24.18 From information from the Cato Institute, there are only IOU's in the trust funds. Why do they do this?

All government bonds (and, in fact, all bonds) are IOU's, whether held by the trust funds or by the general public.

24.19 If we pay an additional 2 percent in FICA taxes, and this money is used by the trust funds to buy treasury bonds, what does the Government then do with the money received for the bonds? Is it then spent for current operations of the budget, or is it used to buy back previously issued treasury bonds not held by the trust funds?

Such additional money can be used in either of the two ways mentioned (and it is impossible to say which one because monies in the General Treasury are mingled).

24.20 Can you, tell us what the current balance in the trust fund is and how much went out in benefits in 1997? How much came in taxes? What was the income to the funds in interest?

The fund balance was $656 billion. Benefit outgo was $362 billion. Payroll tax receipts were $406 billion. Interest income was $44 billion.

24.21 Do companies which go overseas continue to pay into the Social Security trust funds?

Only for their employees who are U.S. citizens or legal residents.

24.22 Will the money that was taken out of the Social Security trust funds and put into the general fund ever be replaced?

Yes, it will be replaced in full (just as in the case of any government securities held by the general public).

24.23 I would like specific information about the Social Security trust funds.

They are invested entirely in government securities that are recognized as part of the National Debt. At the end of 1997, the total securities amounted to $656 billion.

24.24 What is the difference between the "Trust Fund" and the "General Fund"?

The Social Security trust funds are separate accounts maintained by the Treasury; the General Fund is almost all other government money.

24.25 Has money for Social Security been paid into the general budget fund?

Social Security revenue goes to the trust funds, not to the General Fund. When the Social Security trust fund has a surplus, it is invested in Treasury bonds. That is equivalent to "loaning" it to the rest of the government.

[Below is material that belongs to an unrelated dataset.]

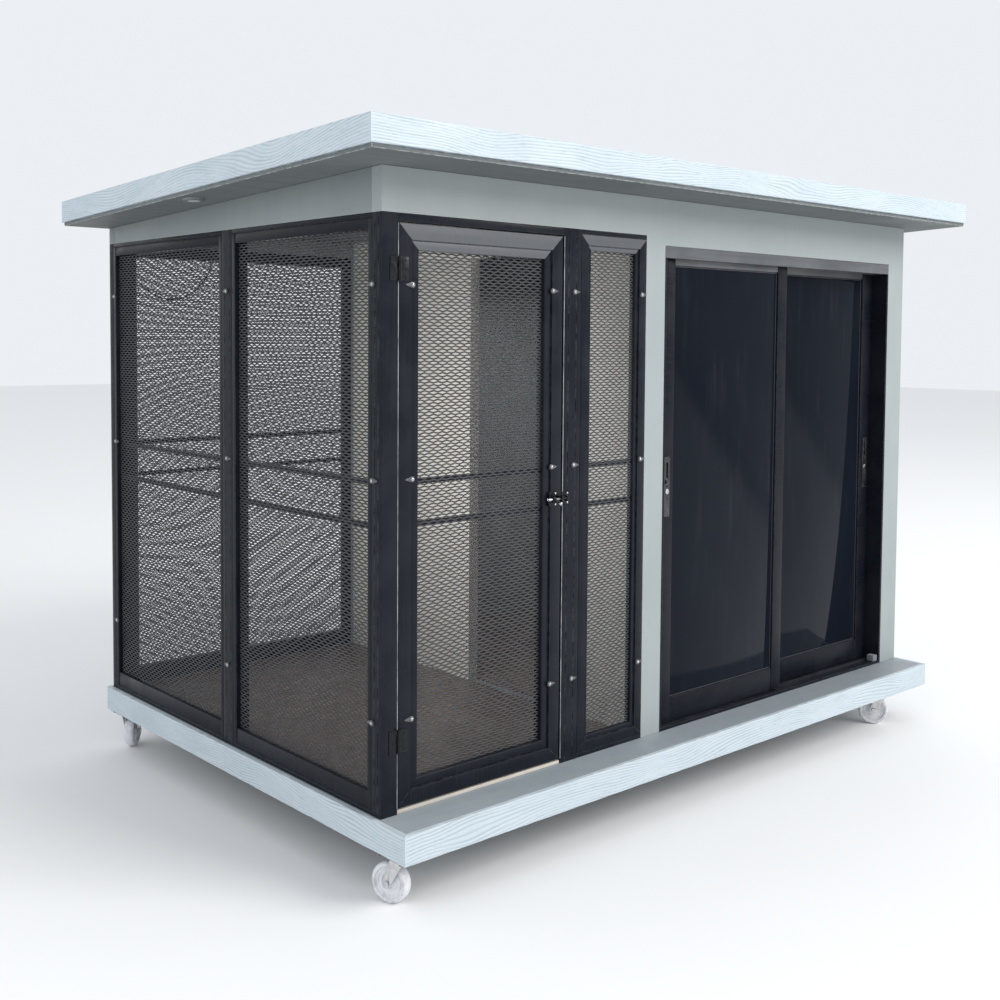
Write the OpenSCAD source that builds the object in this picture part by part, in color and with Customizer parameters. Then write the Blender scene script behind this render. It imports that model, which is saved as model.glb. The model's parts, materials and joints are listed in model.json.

The Treasury bonds held by the trust funds represent a legal commitment for the rest of government to pay back the bonds with interest when they come due.

24.26 If Social Security is a pay-as-you-go system, why does it have a trust fund?

Social Security isn't exactly pay-as-you-go in any month or year, and certainly hasn't been since 1983. Excess revenue is invested through the trust fund; shortfalls are met by the trust funds. The trust fund is a way to keep separate accounting of the FICA taxes that workers pay for Social Security.